Requirement
Without skipping anything, write out each record below exactly.

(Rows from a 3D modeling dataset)
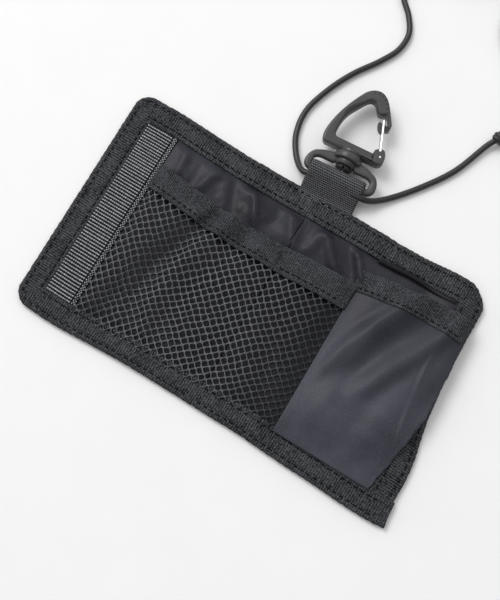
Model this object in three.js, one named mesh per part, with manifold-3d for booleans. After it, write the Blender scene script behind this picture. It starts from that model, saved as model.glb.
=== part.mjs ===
// Neck pouch wallet, lying open: a three-panel fabric wallet with a mesh pocket, a raised coin
// pocket, a hook-and-loop closure, and a neck cord with a swivelling snap hook on a webbing tab.
// Millimetres. +X along the open wallet, +Y towards the snap hook, +Z up. The origin is the middle
// of the wallet's back face.
import * as THREE from 'three';
import { mergeVertices } from 'three/addons/utils/BufferGeometryUtils.js';
import Module from 'manifold-3d';

const wasm = await Module();
wasm.setup();

// ---- driving dimensions -------------------------------------------------------------------
const HALF_X = 93, HALF_Y = 55;             // open wallet, half sizes
const FOLD_LEFT = -31, FOLD_RIGHT = 31.5;   // fold lines
const GAP = 0.3;                            // clearance between neighbouring pieces
const CORNER_R = 6;                         // rounded corners of the border
const TAPE_W = 11;                          // border tape as seen from one side
const TAPE_Z = [0, 0.8, 1.7, 2.5];          // under leg, slot and upper leg of the folded tape
const SHELL_Z = [0, 0.95, 1.55];            // back face, edge flange, inner face
const LINING_Z = [1.85, 2.3];
const SEWN_Z = 2.55;                        // level of everything sewn onto the lining
const HOOK_TAPE = { x0: -82, x1: -67, z1: 3.9 };
const LOOP_TAPE = { x0: 41.2, x1: 56.2, z1: 0.7 };
const MESH = { x0: -66, x1: 33, y1: 25, z0: 2.75, z1: 3.25 };
const MESH_TAPE = { y0: 16, y1: 28, z0: 2.55, z1: 3.8 };
const COIN = { x0: 34, x1: 85, base: 81.6, y0: -43.4, y1: 33, z1: 8, wall: 0.8 };
const COIN_TAPE = { y0: 25, y1: 37, z0: 6.55, z1: 8.6 };
const TAB = { centre: -0.6, w: 25, t: 1.3, inner: 2.3, v0: -13.2, notchX: 3, notchY: 47.5 };
const BAR = { x: 2.6, y: 62.2, z: 6.5, tilt: 4.5 };   // ring bar: place, height, turn in degrees
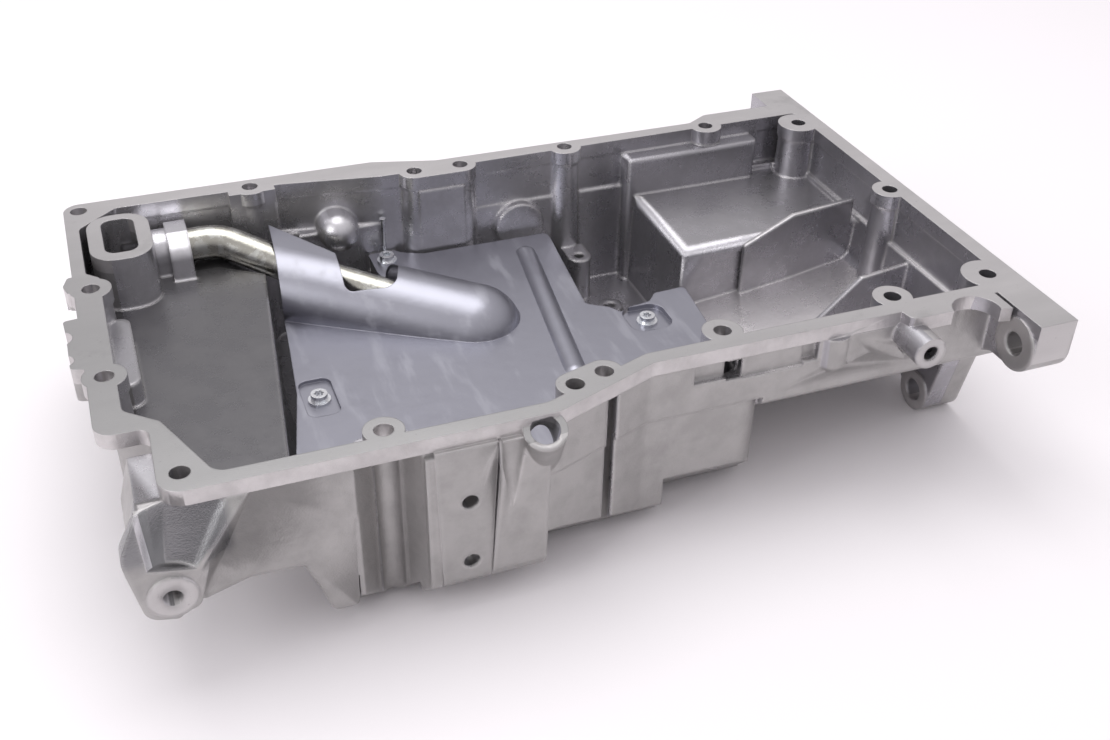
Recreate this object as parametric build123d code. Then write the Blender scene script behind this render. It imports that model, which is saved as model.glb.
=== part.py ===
"""Cast aluminium engine oil pan with its baffle plate and pickup tube.

Frame: X runs along the crankshaft, from the timing end (minus) to the bell housing (plus).
Y runs across the engine with the crankshaft's plane at Y = 0. Z is up, and Z = 0 is the plane
that the pan rests on. The machined rail that bolts to the block is the plane Z = DECK_Z.
All sizes are millimetres.
"""
import os
from math import atan2, cos, degrees, hypot, radians, sin, tan

from build123d import *

# Heights
DECK_Z = 106.0            # machined rail face
RAIL_T = 8.0              # thickness of the rail
RAIL_UNDER_Z = DECK_Z - RAIL_T
SHELF_Z = 75.0            # shallow floor at the timing end
LANDING_Z = 72.0          # shallow floor at the bell housing end, back half
LEDGE_Z = 99.5            # narrow ledge along the back wall
TROUGH_HIGH_Z = 47.0      # sloping floor at the bell housing end, front half
TROUGH_LOW_Z = 31.0       # the same floor where it drains into the sump
SUMP_BOTTOM_Z = 5.0       # underside of the sump, above the rest ribs
FLOOR_T = 6.0             # thickness of every floor
SUMP_FLOOR_Z = SUMP_BOTTOM_Z + FLOOR_T
WALL_T = 6.0              # thickness of the side walls
LIP = 1.8                 # the rail stands out past the walls by this much
DRAFT = 1.5               # draft of the deep walls in degrees
BELOW = -40.0             # a level under the whole casting, for cuts that run right through

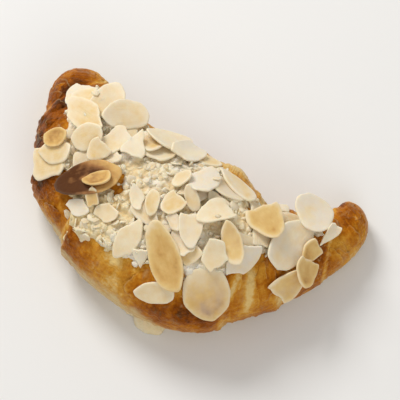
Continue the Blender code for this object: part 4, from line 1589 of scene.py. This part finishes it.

Correct result
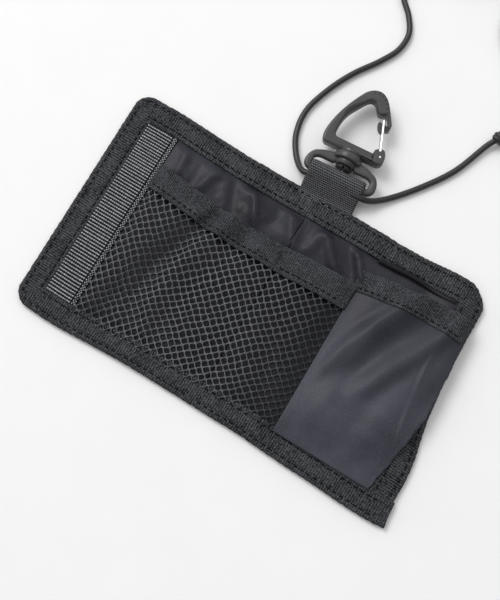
Model this object in three.js, one named mesh per part, with manifold-3d for booleans. After it, write the Blender scene script behind this picture. It starts from that model, saved as model.glb.
=== part.mjs ===
// Neck pouch wallet, lying open: a three-panel fabric wallet with a mesh pocket, a raised coin
// pocket, a hook-and-loop closure, and a neck cord with a swivelling snap hook on a webbing tab.
// Millimetres. +X along the open wallet, +Y towards the snap hook, +Z up. The origin is the middle
// of the wallet's back face.
import * as THREE from 'three';
import { mergeVertices } from 'three/addons/utils/BufferGeometryUtils.js';
import Module from 'manifold-3d';

const wasm = await Module();
wasm.setup();

// ---- driving dimensions -------------------------------------------------------------------
const HALF_X = 93, HALF_Y = 55;             // open wallet, half sizes
const FOLD_LEFT = -31, FOLD_RIGHT = 31.5;   // fold lines
const GAP = 0.3;                            // clearance between neighbouring pieces
const CORNER_R = 6;                         // rounded corners of the border
const TAPE_W = 11;                          // border tape as seen from one side
const TAPE_Z = [0, 0.8, 1.7, 2.5];          // under leg, slot and upper leg of the folded tape
const SHELL_Z = [0, 0.95, 1.55];            // back face, edge flange, inner face
const LINING_Z = [1.85, 2.3];
const SEWN_Z = 2.55;                        // level of everything sewn onto the lining
const HOOK_TAPE = { x0: -82, x1: -67, z1: 3.9 };
const LOOP_TAPE = { x0: 41.2, x1: 56.2, z1: 0.7 };
const MESH = { x0: -66, x1: 33, y1: 25, z0: 2.75, z1: 3.25 };
const MESH_TAPE = { y0: 16, y1: 28, z0: 2.55, z1: 3.8 };
const COIN = { x0: 34, x1: 85, base: 81.6, y0: -43.4, y1: 33, z1: 8, wall: 0.8 };
const COIN_TAPE = { y0: 25, y1: 37, z0: 6.55, z1: 8.6 };
const TAB = { centre: -0.6, w: 25, t: 1.3, inner: 2.3, v0: -13.2, notchX: 3, notchY: 47.5 };
const BAR = { x: 2.6, y: 62.2, z: 6.5, tilt: 4.5 };   // ring bar: place, height, turn in degrees
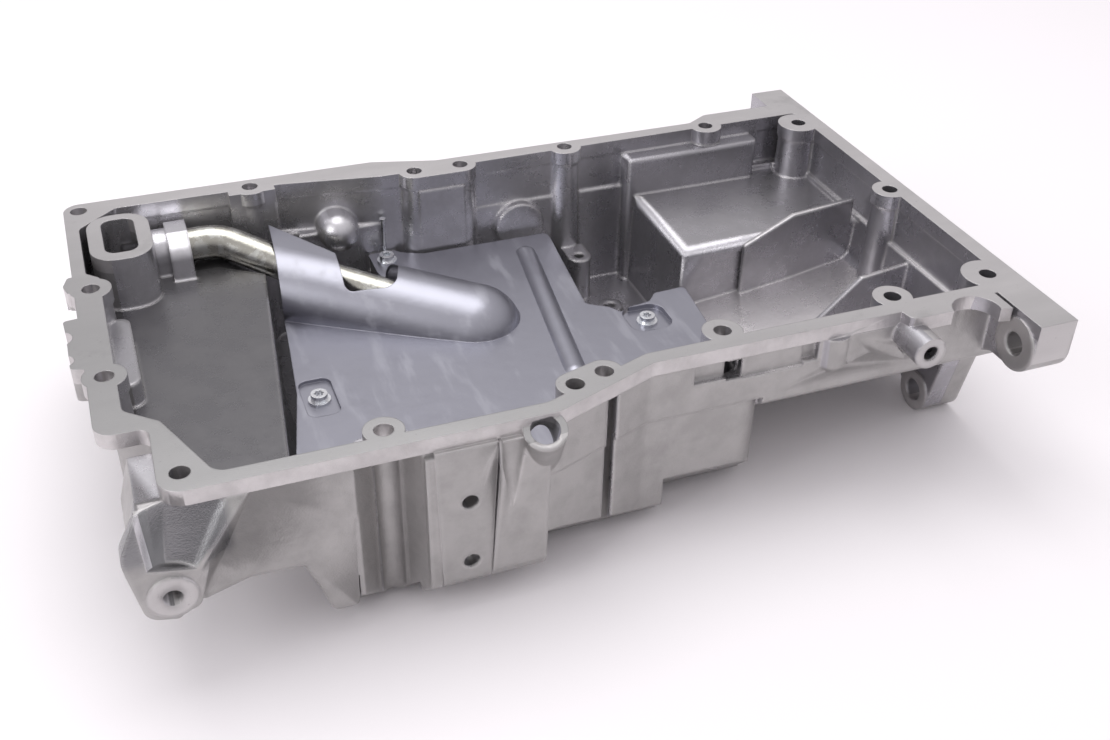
Recreate this object as parametric build123d code. Then write the Blender scene script behind this render. It imports that model, which is saved as model.glb.
=== part.py ===
"""Cast aluminium engine oil pan with its baffle plate and pickup tube.

Frame: X runs along the crankshaft, from the timing end (minus) to the bell housing (plus).
Y runs across the engine with the crankshaft's plane at Y = 0. Z is up, and Z = 0 is the plane
that the pan rests on. The machined rail that bolts to the block is the plane Z = DECK_Z.
All sizes are millimetres.
"""
import os
from math import atan2, cos, degrees, hypot, radians, sin, tan

from build123d import *

# Heights
DECK_Z = 106.0            # machined rail face
RAIL_T = 8.0              # thickness of the rail
RAIL_UNDER_Z = DECK_Z - RAIL_T
SHELF_Z = 75.0            # shallow floor at the timing end
LANDING_Z = 72.0          # shallow floor at the bell housing end, back half
LEDGE_Z = 99.5            # narrow ledge along the back wall
TROUGH_HIGH_Z = 47.0      # sloping floor at the bell housing end, front half
TROUGH_LOW_Z = 31.0       # the same floor where it drains into the sump
SUMP_BOTTOM_Z = 5.0       # underside of the sump, above the rest ribs
FLOOR_T = 6.0             # thickness of every floor
SUMP_FLOOR_Z = SUMP_BOTTOM_Z + FLOOR_T
WALL_T = 6.0              # thickness of the side walls
LIP = 1.8                 # the rail stands out past the walls by this much
DRAFT = 1.5               # draft of the deep walls in degrees
BELOW = -40.0             # a level under the whole casting, for cuts that run right through

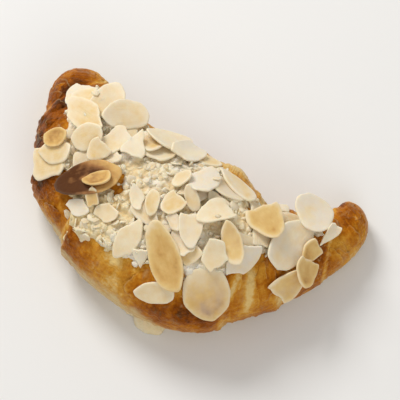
Continue the Blender code for this object: part 4, from line 1589 of scene.py. This part finishes it.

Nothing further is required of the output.